The indictment reads that at the time the injuries were sustained, Green was caring for the baby.
“The injuries consisted of multiple blunt force injuries of varying ages and degrees to the child’s head, face, ears, chin, neck, torso, back, arms, and legs, as the case may be, and such injuries included rib, leg, and arm fractures of varying ages, bruises, abrasions, multiple recent skull fractures, internal bleeding of the child’s head, brain, and eyes, a burn or burns of the skin, a human bite mark, a wound consistent with strangulation by a ligature upon the neck, and the presence of isopropanol and/or methamphetamine in the child’s body,” the indictment reads.
On Friday, Haywood County Superior Court Judge Athena Brooks presided over Green’s Rule 24 hearing. This is a mandatory pre-trial procedure held to determine whether the death penalty will be sought.
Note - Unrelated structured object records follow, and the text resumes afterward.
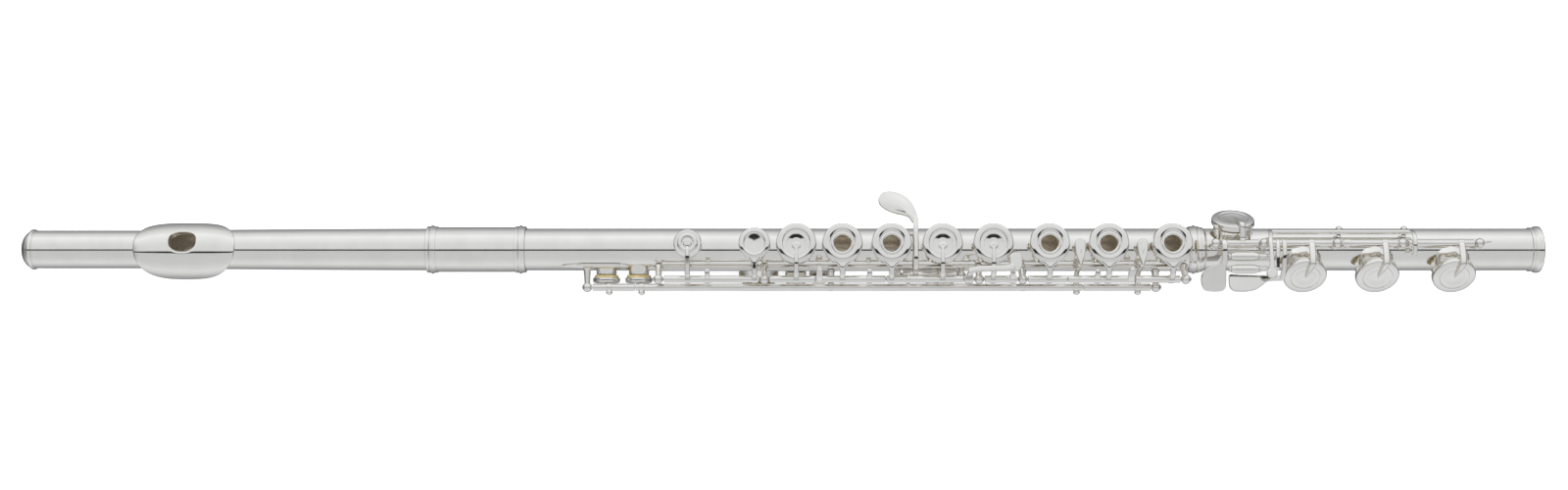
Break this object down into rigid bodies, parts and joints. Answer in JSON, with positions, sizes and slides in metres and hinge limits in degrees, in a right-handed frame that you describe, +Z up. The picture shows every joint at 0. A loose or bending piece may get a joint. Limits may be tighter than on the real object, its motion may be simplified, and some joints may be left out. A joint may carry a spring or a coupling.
{
  "type": "concert flute",
  "caption": "Concert flute: slim silver tube with a lip plate, hinged key cups on rods along one side, finger holes, trill keys and a B foot joint.",
  "frame": {"origin": "middle of the bottom of the flute's box, below the tube's mid-length", "axes": "+X runs from the crown to the open foot end, +Z up through the finger keys, +Y away from the player, with the hinge rods on the -Y side"},
  "size_m": [0.7164, 0.0508, 0.0406],
  "materials": {
    "silver_plate": "polished",
    "steel": "satin",
    "pad_skin": "matte",
    "cork": "matte"
  },
  "bodies": {
    "body_joint": {"body_tube": "silver_plate", "barrel": "silver_plate", "main_rib": "silver_plate", "trill_rib": "silver_plate", "back_rib": "silver_plate", "upper_steel": "steel", "lower_steel": "steel", "g_sharp_steel": "steel", "thumb_steel": "steel"},
    "head_joint": {"head_tube": "silver_plate", "lip_plate": "silver_plate", "embouchure_riser": "silver_plate"},
    "crown": {"crown": "silver_plate"},
    "stopper": {"stopper_screw": "steel", "stopper_cork": "cork", "stopper_nut": "steel"},
    "c_key": {"c_key": "silver_plate", "c_sharp_pad": "pad_skin", "c_pad": "pad_skin"},
    "b_flat_key": {"b_flat_key": "silver_plate", "b_flat_pad": "pad_skin"},
    "a_key": {"a_key": "silver_plate", "a_pad": "pad_skin"},
    "g_key": {"g_key": "silver_plate", "g_upper_pad": "pad_skin", "g_lower_pad": "pad_skin"},
    "f_sharp_key": {"f_sharp_key": "silver_plate", "f_sharp_pad": "pad_skin"},
    "f_key": {"f_key": "silver_plate", "f_pad": "pad_skin"},
    "e_key": {"e_key": "silver_plate", "e_pad": "pad_skin"},
    "d_key": {"d_key": "silver_plate", "d_pad": "pad_skin"},
    "g_sharp_key": {"g_sharp_key": "silver_plate", "g_sharp_pad": "pad_skin"},
    "thumb_b_key": {"thumb_b_key": "silver_plate", "thumb_b_pad": "pad_skin"},
    "thumb_b_flat_lever": {"thumb_b_flat_lever": "silver_plate"},
    "b_flat_side_lever": {"b_flat_side_lever": "silver_plate"},
    "d_trill_key": {"d_trill_key": "silver_plate", "d_trill_pad": "pad_skin"},
    "d_sharp_trill_key": {"d_sharp_trill_key": "silver_plate", "d_sharp_trill_pad": "pad_skin"},
    "foot_joint": {"foot_tube": "silver_plate", "foot_rib": "silver_plate", "d_sharp_steel": "steel", "b_steel": "steel"},
    "d_sharp_foot_key": {"d_sharp_foot_key": "silver_plate", "d_sharp_foot_pad": "pad_skin"},
    "c_sharp_foot_key": {"c_sharp_foot_key": "silver_plate", "c_sharp_foot_pad": "pad_skin"},
    "c_foot_key": {"c_foot_key": "silver_plate", "c_foot_pad": "pad_skin"},
    "b_foot_key": {"b_foot_key": "silver_plate", "b_foot_pad": "pad_skin"},
    "b_lever": {"b_lever": "silver_plate"},
    "c_roller": {"c_roller": "silver_plate"},
    "b_roller": {"b_roller": "silver_plate"}
  },
  "joints": [
    {"name": "head_slide", "type": "slide", "parent": "body_joint", "child": "head_joint", "axis": [-1, 0, 0], "range_m": [0, 0.039]},
    {"name": "crown_turn", "type": "hinge", "parent": "head_joint", "child": "crown", "pos_m": [-0.35295, -0.00228, 0.02052], "axis": [-1, 0, 0], "range_deg": [-360, 360]},
    {"name": "stopper_slide", "type": "slide", "parent": "head_joint", "child": "stopper", "axis": [-1, 0, 0], "range_m": [-0.001, 0.001]},
    {"name": "c_key_press", "type": "hinge", "parent": "body_joint", "child": "c_key", "pos_m": [-0.04285, -0.01868, 0.02952], "axis": [-1, 0, 0], "range_deg": [0, 9], "stiffness_Nm_per_rad": 0.02, "springref_deg": -14.32},
    {"name": "b_flat_key_press", "type": "hinge", "parent": "body_joint", "child": "b_flat_key", "pos_m": [0.00775, -0.01868, 0.02952], "axis": [-1, 0, 0], "range_deg": [0, 9], "stiffness_Nm_per_rad": 0.02, "springref_deg": -14.32},
    {"name": "a_key_press", "type": "hinge", "parent": "body_joint", "child": "a_key", "pos_m": [0.02925, -0.01868, 0.02952], "axis": [-1, 0, 0], "range_deg": [0, 9], "stiffness_Nm_per_rad": 0.02, "springref_deg": -14.32},
    {"name": "g_key_press", "type": "hinge", "parent": "body_joint", "child": "g_key", "pos_m": [0.05215, -0.01868, 0.02952], "axis": [-1, 0, 0], "range_deg": [0, 9], "stiffness_Nm_per_rad": 0.02, "springref_deg": -14.32},
    {"name": "f_sharp_key_press", "type": "hinge", "parent": "body_joint", "child": "f_sharp_key", "pos_m": [0.09945, -0.01868, 0.02952], "axis": [-1, 0, 0], "range_deg": [0, 9], "stiffness_Nm_per_rad": 0.02, "springref_deg": -14.32},
    {"name": "f_key_press", "type": "hinge", "parent": "body_joint", "child": "f_key", "pos_m": [0.12565, -0.01868, 0.02952], "axis": [-1, 0, 0], "range_deg": [0, 9], "stiffness_Nm_per_rad": 0.02, "springref_deg": -14.32},
    {"name": "e_key_press", "type": "hinge", "parent": "body_joint", "child": "e_key", "pos_m": [0.15315, -0.01868, 0.02952], "axis": [-1, 0, 0], "range_deg": [0, 9], "stiffness_Nm_per_rad": 0.02, "springref_deg": -14.32},
    {"name": "d_key_press", "type": "hinge", "parent": "body_joint", "child": "d_key", "pos_m": [0.18285, -0.01868, 0.02952], "axis": [-1, 0, 0], "range_deg": [0, 9], "stiffness_Nm_per_rad": 0.02, "springref_deg": -14.32},
    {"name": "g_sharp_press", "type": "hinge", "parent": "body_joint", "child": "g_sharp_key", "pos_m": [0.06365, -0.01508, 0.02352], "axis": [-1, 0, 0], "range_deg": [0, 8], "stiffness_Nm_per_rad": 0.02, "springref_deg": -14.32},
    {"name": "thumb_b_press", "type": "hinge", "parent": "body_joint", "child": "thumb_b_key", "pos_m": [-0.01005, 0.00572, 0.00792], "axis": [-1, 0, 0], "range_deg": [0, 9], "stiffness_Nm_per_rad": 0.02, "springref_deg": -14.32},
    {"name": "thumb_b_flat_press", "type": "hinge", "parent": "body_joint", "child": "thumb_b_flat_lever", "pos_m": [0.01905, 0.00572, 0.00792], "axis": [-1, 0, 0], "range_deg": [0, 6], "stiffness_Nm_per_rad": 0.02, "springref_deg": -14.32},
    {"name": "side_lever_press", "type": "hinge", "parent": "body_joint", "child": "b_flat_side_lever", "pos_m": [0.08825, -0.01868, 0.02952], "axis": [-1, 0, 0], "range_deg": [0, 5], "stiffness_Nm_per_rad": 0.02, "springref_deg": -14.32},
    {"name": "d_trill_press", "type": "hinge", "parent": "body_joint", "child": "d_trill_key", "pos_m": [0.14005, -0.02098, 0.02252], "axis": [-1, 0, 0], "range_deg": [0, 10], "stiffness_Nm_per_rad": 0.02, "springref_deg": -14.32},
    {"name": "d_sharp_trill_press", "type": "hinge", "parent": "body_joint", "child": "d_sharp_trill_key", "pos_m": [0.16905, -0.02098, 0.02252], "axis": [-1, 0, 0], "range_deg": [0, 10], "stiffness_Nm_per_rad": 0.02, "springref_deg": -14.32},
    {"name": "foot_swivel", "type": "hinge", "parent": "body_joint", "child": "foot_joint", "pos_m": [0.19515, -0.00228, 0.02052], "axis": [1, 0, 0], "continuous": true},
    {"name": "d_sharp_foot_press", "type": "hinge", "parent": "foot_joint", "child": "d_sharp_foot_key", "pos_m": [0.21275, -0.00278, 0.03542], "axis": [1, 0, 0], "range_deg": [0, 11], "stiffness_Nm_per_rad": 0.02, "springref_deg": -14.32},
    {"name": "c_sharp_foot_press", "type": "hinge", "parent": "foot_joint", "child": "c_sharp_foot_key", "pos_m": [0.24535, -0.00278, 0.03542], "axis": [1, 0, 0], "range_deg": [0, 9], "stiffness_Nm_per_rad": 0.02, "springref_deg": -14.32},
    {"name": "c_foot_press", "type": "hinge", "parent": "foot_joint", "child": "c_foot_key", "pos_m": [0.27915, -0.00278, 0.03542], "axis": [1, 0, 0], "range_deg": [0, 9], "stiffness_Nm_per_rad": 0.02, "springref_deg": -14.32},
    {"name": "b_foot_press", "type": "hinge", "parent": "foot_joint", "child": "b_foot_key", "pos_m": [0.31495, -0.00278, 0.03542], "axis": [1, 0, 0], "range_deg": [0, 9], "stiffness_Nm_per_rad": 0.02, "springref_deg": -14.32},
    {"name": "b_lever_press", "type": "hinge", "parent": "foot_joint", "child": "b_lever", "pos_m": [0.22945, 0.00332, 0.03222], "axis": [1, 0, 0], "range_deg": [0, 4.5], "stiffness_Nm_per_rad": 0.02, "springref_deg": -14.32},
    {"name": "c_roller_turn", "type": "hinge", "parent": "c_foot_key", "child": "c_roller", "pos_m": [0.21625, -0.01523, 0.03547], "axis": [1, 0, 0], "continuous": true},
    {"name": "b_roller_turn", "type": "hinge", "parent": "b_lever", "child": "b_roller", "pos_m": [0.21625, -0.00928, 0.03612], "axis": [1, 0, 0], "continuous": true}
  ],
  "couplings": [
    {"joint": "stopper_slide", "follows": "crown_turn", "m_per_rad": 0.00015915},
    {"joint": "b_flat_key_press", "follows": "a_key_press", "ratio": 1},
    {"joint": "f_sharp_key_press", "follows": "f_key_press", "ratio": 1},
    {"joint": "b_foot_press", "follows": "b_lever_press", "ratio": 2}
  ]
}
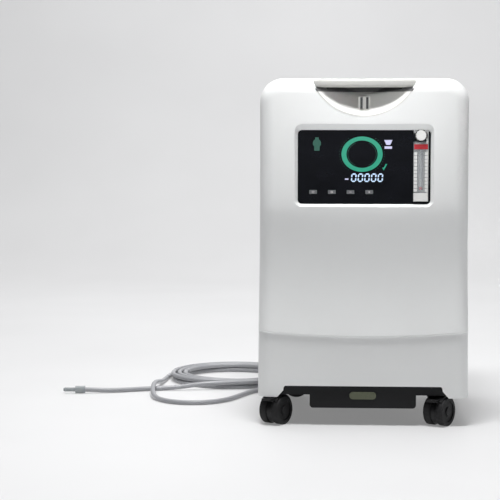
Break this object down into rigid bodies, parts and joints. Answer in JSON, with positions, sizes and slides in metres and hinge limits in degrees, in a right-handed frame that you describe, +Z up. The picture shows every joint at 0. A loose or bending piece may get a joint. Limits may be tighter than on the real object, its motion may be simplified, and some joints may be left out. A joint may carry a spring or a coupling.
{
  "type": "oxygen concentrator",
  "caption": "Floor-standing oxygen concentrator: white two-part housing on twin-wheel casters, black display panel with flow meter, carrying scoop, rear door and coiled outlet tube.",
  "frame": {"origin": "on the floor under the middle of the body's box, the tube left out", "axes": "+Z up, the front with the display faces -Y, +X to the right of a person who faces the front"},
  "size_m": [0.7586, 0.6615, 0.6],
  "materials": {
    "shell_white": "fine satin moulding, cool white",
    "insert_grey": "satin light grey",
    "black_plastic": "fine grained black",
    "panel_black": "polished black overlay",
    "screen_light": "back-lit display picture",
    "circuit_green": "solder resist",
    "key_grey": "satin grey key cap",
    "clear_acrylic": "polished clear block",
    "signal_white": "glossy white",
    "signal_red": "glossy red",
    "badge_metal": "satin, with no mark",
    "caster_black": "nylon, slightly worn",
    "wheel_rubber": "hard black tread",
    "vent_grey": "fine grained light grey",
    "foam_grey": "open-cell foam",
    "chassis_zinc": "zinc-plated sheet",
    "cast_aluminium": "cast and machined",
    "tank_blue_grey": "powder coat",
    "copper": "bare copper",
    "steel": "bright zinc",
    "tube_silicone": "milky translucent",
    "fitting_green": "translucent green"
  },
  "bodies": {
    "root": {"front_cover": "shell_white", "rear_cover": "shell_white", "handle_scoop": "insert_grey", "handle_bar": "insert_grey", "scoop_clip": "black_plastic", "base_pan": "black_plastic", "rear_panel": "black_plastic", "mains_inlet": "black_plastic", "switch_frame": "black_plastic", "breaker_body": "black_plastic", "filter_tray": "black_plastic", "fan_housing": "black_plastic", "needle_valve": "black_plastic", "display_glass": "panel_black", "display_module": "screen_light", "control_board": "circuit_green", "main_board": "circuit_green", "flowmeter_tube": "clear_acrylic", "flowmeter_cap": "signal_white", "base_badge": "badge_metal", "isolation_mounts": "wheel_rubber", "exhaust_grille": "vent_grey", "intake_filter": "foam_grey", "chassis_frame": "chassis_zinc", "transformer": "chassis_zinc", "compressor_body": "cast_aluminium", "compressor_heads": "cast_aluminium", "sieve_tank_left": "cast_aluminium", "sieve_tank_right": "cast_aluminium", "valve_manifold": "cast_aluminium", "product_tank": "tank_blue_grey", "heat_exchanger": "copper", "cover_screws": "steel", "outlet_fitting": "steel", "exhaust_silencer": "steel", "oxygen_tube": "tube_silicone", "tube_lead": "tube_silicone", "tube_coil": "tube_silicone", "internal_hoses": "tube_silicone", "tube_connector": "fitting_green"},
    "fork_front_left": {"caster_fork_front_left": "caster_black"},
    "wheels_front_left": {"caster_wheels_front_left": "wheel_rubber"},
    "pedal_front_left": {"brake_pedal_front_left": "caster_black"},
    "fork_front_right": {"caster_fork_front_right": "caster_black"},
    "wheels_front_right": {"caster_wheels_front_right": "wheel_rubber"},
    "pedal_front_right": {"brake_pedal_front_right": "caster_black"},
    "fork_rear_left": {"caster_fork_rear_left": "caster_black"},
    "wheels_rear_left": {"caster_wheels_rear_left": "wheel_rubber"},
    "fork_rear_right": {"caster_fork_rear_right": "caster_black"},
    "wheels_rear_right": {"caster_wheels_rear_right": "wheel_rubber"},
    "key_power": {"key_power": "key_grey"},
    "key_mode": {"key_mode": "key_grey"},
    "key_less": {"key_less": "key_grey"},
    "key_more": {"key_more": "key_grey"},
    "knob": {"flow_knob": "signal_white"},
    "ball": {"flow_ball": "signal_red"},
    "rocker": {"power_rocker": "black_plastic"},
    "breaker": {"breaker_button": "signal_white"},
    "door": {"filter_door": "vent_grey"},
    "fan": {"fan_rotor": "black_plastic"}
  },
  "joints": [
    {"name": "swivel_front_left", "type": "hinge", "parent": "root", "child": "fork_front_left", "pos_m": [-0.142, -0.138, 0.06], "axis": [0, 0, 1], "continuous": true},
    {"name": "roll_front_left", "type": "hinge", "parent": "fork_front_left", "child": "wheels_front_left", "pos_m": [-0.15101, -0.15242, 0.025], "axis": [0.848, -0.5299, 0], "continuous": true},
    {"name": "brake_front_left", "type": "hinge", "parent": "fork_front_left", "child": "pedal_front_left", "pos_m": [-0.16351, -0.17243, 0.0454], "axis": [0.848, -0.5299, 0], "range_deg": [0, 20]},
    {"name": "swivel_front_right", "type": "hinge", "parent": "root", "child": "fork_front_right", "pos_m": [0.142, -0.138, 0.06], "axis": [0, 0, 1], "continuous": true},
    {"name": "roll_front_right", "type": "hinge", "parent": "fork_front_right", "child": "wheels_front_right", "pos_m": [0.13299, -0.15242, 0.025], "axis": [0.848, -0.5299, 0], "continuous": true},
    {"name": "brake_front_right", "type": "hinge", "parent": "fork_front_right", "child": "pedal_front_right", "pos_m": [0.12048, -0.17243, 0.0454], "axis": [0.848, -0.5299, 0], "range_deg": [0, 20]},
    {"name": "swivel_rear_left", "type": "hinge", "parent": "root", "child": "fork_rear_left", "pos_m": [-0.142, 0.138, 0.06], "axis": [0, 0, 1], "continuous": true},
    {"name": "roll_rear_left", "type": "hinge", "parent": "fork_rear_left", "child": "wheels_rear_left", "pos_m": [-0.12516, 0.14037, 0.025], "axis": [-0.1392, 0.9903, 0], "continuous": true},
    {"name": "swivel_rear_right", "type": "hinge", "parent": "root", "child": "fork_rear_right", "pos_m": [0.142, 0.138, 0.06], "axis": [0, 0, 1], "continuous": true},
    {"name": "roll_rear_right", "type": "hinge", "parent": "fork_rear_right", "child": "wheels_rear_right", "pos_m": [0.14781, 0.12202, 0.025], "axis": [0.9397, 0.342, 0], "continuous": true},
    {"name": "key_power_press", "type": "slide", "parent": "root", "child": "key_power", "axis": [0, 1, 0], "range_m": [0, 0.001], "stiffness_N_per_m": 400},
    {"name": "key_mode_press", "type": "slide", "parent": "root", "child": "key_mode", "axis": [0, 1, 0], "range_m": [0, 0.001], "stiffness_N_per_m": 400},
    {"name": "key_less_press", "type": "slide", "parent": "root", "child": "key_less", "axis": [0, 1, 0], "range_m": [0, 0.001], "stiffness_N_per_m": 400},
    {"name": "key_more_press", "type": "slide", "parent": "root", "child": "key_more", "axis": [0, 1, 0], "range_m": [0, 0.001], "stiffness_N_per_m": 400},
    {"name": "flow_knob_turn", "type": "hinge", "parent": "root", "child": "knob", "pos_m": [0.0965, -0.18, 0.503], "axis": [0, 1, 0], "range_deg": [0, 330]},
    {"name": "flow_ball_rise", "type": "slide", "parent": "root", "child": "ball", "axis": [0, 0, 1], "range_m": [0, 0.066]},
    {"name": "power_rocker_tilt", "type": "hinge", "parent": "root", "child": "rocker", "pos_m": [0.008, 0.1605, 0.32], "axis": [1, 0, 0], "range_deg": [0, 16]},
    {"name": "breaker_reset", "type": "slide", "parent": "root", "child": "breaker", "axis": [0, -1, 0], "range_m": [0, 0.0025], "stiffness_N_per_m": 300},
    {"name": "filter_door_swing", "type": "hinge", "parent": "root", "child": "door", "pos_m": [-0.0746, 0.1846, 0.462], "axis": [0, 0, 1], "range_deg": [0, 110]},
    {"name": "fan_spin", "type": "hinge", "parent": "root", "child": "fan", "pos_m": [0, 0.1685, 0.16], "axis": [0, 1, 0], "continuous": true}
  ]
}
Chief Assistant District Attorney Jeff Jones told the judge that the baby’s murder meets the standard of “especially heinous, atrocious or cruel,” one of 11 potential aggravating factors required in North Carolina for pursuit of the death penalty.
“Your honor, we believe there is ample evidence to proceed with the capital case,” Jones said in court.
A defendant is presumed innocent until proven guilty in a court of law.